◆ PROBLEM TO WORK ON ◆
Restate verbatim the lines between the one holding "bottom_plate();" and the one holding "bpy.context.scene.collection.objects.link(empty)", both included, and no others.

----

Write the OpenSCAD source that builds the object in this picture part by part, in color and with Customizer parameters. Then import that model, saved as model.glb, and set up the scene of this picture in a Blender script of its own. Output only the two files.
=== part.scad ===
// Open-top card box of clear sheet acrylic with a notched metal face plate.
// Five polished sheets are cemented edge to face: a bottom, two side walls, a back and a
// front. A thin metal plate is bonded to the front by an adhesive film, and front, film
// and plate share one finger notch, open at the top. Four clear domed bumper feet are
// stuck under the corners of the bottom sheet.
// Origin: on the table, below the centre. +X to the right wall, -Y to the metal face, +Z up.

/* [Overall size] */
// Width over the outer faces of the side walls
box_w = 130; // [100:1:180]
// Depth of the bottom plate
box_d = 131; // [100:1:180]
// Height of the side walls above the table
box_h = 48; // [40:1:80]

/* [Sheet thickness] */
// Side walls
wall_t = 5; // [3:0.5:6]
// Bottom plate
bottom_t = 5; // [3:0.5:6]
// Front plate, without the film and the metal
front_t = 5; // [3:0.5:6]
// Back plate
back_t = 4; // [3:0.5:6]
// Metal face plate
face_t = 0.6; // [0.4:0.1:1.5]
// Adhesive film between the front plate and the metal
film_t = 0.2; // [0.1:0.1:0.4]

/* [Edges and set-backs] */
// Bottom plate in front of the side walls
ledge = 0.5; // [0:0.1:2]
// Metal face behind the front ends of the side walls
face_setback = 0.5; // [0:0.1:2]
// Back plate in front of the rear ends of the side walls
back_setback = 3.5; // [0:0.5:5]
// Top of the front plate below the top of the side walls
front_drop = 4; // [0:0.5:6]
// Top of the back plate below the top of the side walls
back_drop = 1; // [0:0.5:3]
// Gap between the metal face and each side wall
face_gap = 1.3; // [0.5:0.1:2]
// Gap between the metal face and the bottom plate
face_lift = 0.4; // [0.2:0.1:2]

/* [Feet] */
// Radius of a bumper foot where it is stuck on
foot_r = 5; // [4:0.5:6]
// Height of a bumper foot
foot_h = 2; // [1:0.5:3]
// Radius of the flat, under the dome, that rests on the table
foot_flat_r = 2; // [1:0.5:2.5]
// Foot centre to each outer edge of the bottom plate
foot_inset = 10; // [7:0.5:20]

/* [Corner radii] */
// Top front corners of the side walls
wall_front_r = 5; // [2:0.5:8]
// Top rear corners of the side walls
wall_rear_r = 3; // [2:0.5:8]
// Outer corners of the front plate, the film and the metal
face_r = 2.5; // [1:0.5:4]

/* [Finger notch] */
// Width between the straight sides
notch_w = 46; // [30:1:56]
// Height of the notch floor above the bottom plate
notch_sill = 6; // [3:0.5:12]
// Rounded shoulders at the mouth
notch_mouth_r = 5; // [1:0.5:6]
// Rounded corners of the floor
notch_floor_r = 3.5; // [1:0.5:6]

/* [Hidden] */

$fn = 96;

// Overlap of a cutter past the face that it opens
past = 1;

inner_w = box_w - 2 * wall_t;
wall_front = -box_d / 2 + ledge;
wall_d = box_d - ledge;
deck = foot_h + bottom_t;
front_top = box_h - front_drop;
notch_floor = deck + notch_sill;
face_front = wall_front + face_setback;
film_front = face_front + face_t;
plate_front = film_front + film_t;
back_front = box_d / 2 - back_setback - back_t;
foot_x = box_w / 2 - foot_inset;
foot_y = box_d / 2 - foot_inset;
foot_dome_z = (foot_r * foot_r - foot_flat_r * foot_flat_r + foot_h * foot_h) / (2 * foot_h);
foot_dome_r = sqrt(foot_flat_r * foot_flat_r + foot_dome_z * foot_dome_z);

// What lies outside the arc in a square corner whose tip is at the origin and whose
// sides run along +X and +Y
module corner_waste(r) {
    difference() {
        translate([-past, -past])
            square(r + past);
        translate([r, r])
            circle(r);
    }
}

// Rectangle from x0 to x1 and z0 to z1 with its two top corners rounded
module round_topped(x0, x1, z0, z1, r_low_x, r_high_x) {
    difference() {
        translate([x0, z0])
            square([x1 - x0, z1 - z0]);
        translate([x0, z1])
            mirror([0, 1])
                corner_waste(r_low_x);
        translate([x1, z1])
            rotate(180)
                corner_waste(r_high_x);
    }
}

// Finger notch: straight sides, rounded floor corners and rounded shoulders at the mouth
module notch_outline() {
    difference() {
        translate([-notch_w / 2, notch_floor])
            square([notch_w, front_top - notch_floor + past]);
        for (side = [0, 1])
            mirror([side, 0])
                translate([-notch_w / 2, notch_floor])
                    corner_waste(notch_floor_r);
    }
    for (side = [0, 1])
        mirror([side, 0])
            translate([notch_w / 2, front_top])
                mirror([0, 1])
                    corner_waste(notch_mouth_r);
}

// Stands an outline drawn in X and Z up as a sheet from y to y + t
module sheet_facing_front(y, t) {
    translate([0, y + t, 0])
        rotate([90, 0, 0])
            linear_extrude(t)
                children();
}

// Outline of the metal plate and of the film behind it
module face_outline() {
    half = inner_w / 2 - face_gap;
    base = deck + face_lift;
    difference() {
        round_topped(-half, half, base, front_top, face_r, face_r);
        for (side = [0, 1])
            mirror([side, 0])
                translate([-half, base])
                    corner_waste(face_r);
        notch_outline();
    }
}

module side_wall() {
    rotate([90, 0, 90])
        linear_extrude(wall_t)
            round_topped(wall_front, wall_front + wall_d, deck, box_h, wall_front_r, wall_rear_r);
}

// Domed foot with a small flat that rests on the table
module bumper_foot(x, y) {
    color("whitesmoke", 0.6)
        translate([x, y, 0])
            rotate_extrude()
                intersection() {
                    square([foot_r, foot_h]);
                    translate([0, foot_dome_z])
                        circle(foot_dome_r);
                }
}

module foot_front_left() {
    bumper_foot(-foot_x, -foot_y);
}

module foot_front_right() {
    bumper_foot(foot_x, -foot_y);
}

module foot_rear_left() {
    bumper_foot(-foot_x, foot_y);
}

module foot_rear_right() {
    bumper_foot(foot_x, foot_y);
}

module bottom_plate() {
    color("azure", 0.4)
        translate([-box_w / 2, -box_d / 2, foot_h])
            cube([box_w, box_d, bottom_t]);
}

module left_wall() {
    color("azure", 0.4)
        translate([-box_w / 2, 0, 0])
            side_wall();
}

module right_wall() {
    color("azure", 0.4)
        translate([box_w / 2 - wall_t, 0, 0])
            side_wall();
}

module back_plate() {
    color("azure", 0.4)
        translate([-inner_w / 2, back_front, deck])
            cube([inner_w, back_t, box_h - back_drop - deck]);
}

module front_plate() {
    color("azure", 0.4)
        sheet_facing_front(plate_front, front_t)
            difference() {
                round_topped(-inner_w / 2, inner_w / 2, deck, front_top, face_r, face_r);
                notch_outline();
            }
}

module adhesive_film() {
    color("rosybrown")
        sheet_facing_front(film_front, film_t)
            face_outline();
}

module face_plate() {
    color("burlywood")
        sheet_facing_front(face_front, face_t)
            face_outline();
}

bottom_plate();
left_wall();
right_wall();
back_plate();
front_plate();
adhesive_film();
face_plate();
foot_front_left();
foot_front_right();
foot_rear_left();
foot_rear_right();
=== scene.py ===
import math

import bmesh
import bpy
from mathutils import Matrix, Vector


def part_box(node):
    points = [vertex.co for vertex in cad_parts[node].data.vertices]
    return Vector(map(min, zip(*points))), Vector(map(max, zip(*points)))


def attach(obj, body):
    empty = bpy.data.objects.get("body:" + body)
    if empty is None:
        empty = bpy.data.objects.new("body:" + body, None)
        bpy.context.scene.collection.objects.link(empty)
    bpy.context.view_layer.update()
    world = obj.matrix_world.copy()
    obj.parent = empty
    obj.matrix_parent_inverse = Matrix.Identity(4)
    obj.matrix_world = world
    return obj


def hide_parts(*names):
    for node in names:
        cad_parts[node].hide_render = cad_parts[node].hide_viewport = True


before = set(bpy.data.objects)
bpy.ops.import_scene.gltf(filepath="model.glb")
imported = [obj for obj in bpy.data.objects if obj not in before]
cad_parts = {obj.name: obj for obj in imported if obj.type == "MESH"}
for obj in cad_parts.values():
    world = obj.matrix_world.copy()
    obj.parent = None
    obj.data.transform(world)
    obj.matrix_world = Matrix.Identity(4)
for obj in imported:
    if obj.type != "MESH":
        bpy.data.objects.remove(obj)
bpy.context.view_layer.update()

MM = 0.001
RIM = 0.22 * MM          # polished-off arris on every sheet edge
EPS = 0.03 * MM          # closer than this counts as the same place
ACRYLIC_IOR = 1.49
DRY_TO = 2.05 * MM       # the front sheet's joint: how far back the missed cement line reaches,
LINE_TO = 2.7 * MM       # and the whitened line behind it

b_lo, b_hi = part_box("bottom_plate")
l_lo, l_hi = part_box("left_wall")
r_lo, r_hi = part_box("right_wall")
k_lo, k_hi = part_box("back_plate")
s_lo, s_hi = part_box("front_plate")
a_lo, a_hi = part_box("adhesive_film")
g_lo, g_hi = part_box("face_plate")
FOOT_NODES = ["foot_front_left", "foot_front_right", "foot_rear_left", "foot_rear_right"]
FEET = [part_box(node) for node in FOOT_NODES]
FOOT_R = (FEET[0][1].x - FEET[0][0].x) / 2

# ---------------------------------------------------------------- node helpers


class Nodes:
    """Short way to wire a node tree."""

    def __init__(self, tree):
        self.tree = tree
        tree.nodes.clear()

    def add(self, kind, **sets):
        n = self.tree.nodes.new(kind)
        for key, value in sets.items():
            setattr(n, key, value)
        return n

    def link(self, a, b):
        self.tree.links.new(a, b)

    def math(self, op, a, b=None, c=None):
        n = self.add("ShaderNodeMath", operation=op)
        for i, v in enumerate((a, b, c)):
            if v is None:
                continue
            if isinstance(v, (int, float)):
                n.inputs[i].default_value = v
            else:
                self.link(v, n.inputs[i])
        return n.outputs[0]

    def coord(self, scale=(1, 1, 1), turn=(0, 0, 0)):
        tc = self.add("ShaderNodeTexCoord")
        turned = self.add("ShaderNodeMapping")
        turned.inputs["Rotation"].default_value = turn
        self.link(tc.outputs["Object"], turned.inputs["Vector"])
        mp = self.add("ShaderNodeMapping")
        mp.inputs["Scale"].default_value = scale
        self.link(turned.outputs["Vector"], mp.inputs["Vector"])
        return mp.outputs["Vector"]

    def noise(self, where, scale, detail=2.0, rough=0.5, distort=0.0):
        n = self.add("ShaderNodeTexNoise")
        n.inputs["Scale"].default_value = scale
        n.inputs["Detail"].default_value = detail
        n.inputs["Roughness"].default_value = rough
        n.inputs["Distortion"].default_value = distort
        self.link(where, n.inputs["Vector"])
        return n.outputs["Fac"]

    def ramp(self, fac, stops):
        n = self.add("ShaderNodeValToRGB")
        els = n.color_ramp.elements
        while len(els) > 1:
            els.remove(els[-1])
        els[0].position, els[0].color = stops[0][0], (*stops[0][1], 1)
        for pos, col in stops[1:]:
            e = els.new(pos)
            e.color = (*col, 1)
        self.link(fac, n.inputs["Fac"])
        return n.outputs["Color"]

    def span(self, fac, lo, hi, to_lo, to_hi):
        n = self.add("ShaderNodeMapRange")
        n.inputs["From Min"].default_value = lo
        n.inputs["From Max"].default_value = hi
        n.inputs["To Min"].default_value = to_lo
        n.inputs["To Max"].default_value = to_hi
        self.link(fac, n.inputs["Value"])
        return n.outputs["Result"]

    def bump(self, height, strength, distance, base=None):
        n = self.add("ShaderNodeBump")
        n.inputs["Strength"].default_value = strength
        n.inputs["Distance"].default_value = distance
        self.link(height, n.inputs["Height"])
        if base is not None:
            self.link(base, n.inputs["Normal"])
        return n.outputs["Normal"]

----

◆ RESULT BELOW ◆
bottom_plate();
left_wall();
right_wall();
back_plate();
front_plate();
adhesive_film();
face_plate();
foot_front_left();
foot_front_right();
foot_rear_left();
foot_rear_right();
=== scene.py ===
import math

import bmesh
import bpy
from mathutils import Matrix, Vector


def part_box(node):
    points = [vertex.co for vertex in cad_parts[node].data.vertices]
    return Vector(map(min, zip(*points))), Vector(map(max, zip(*points)))


def attach(obj, body):
    empty = bpy.data.objects.get("body:" + body)
    if empty is None:
        empty = bpy.data.objects.new("body:" + body, None)
        bpy.context.scene.collection.objects.link(empty)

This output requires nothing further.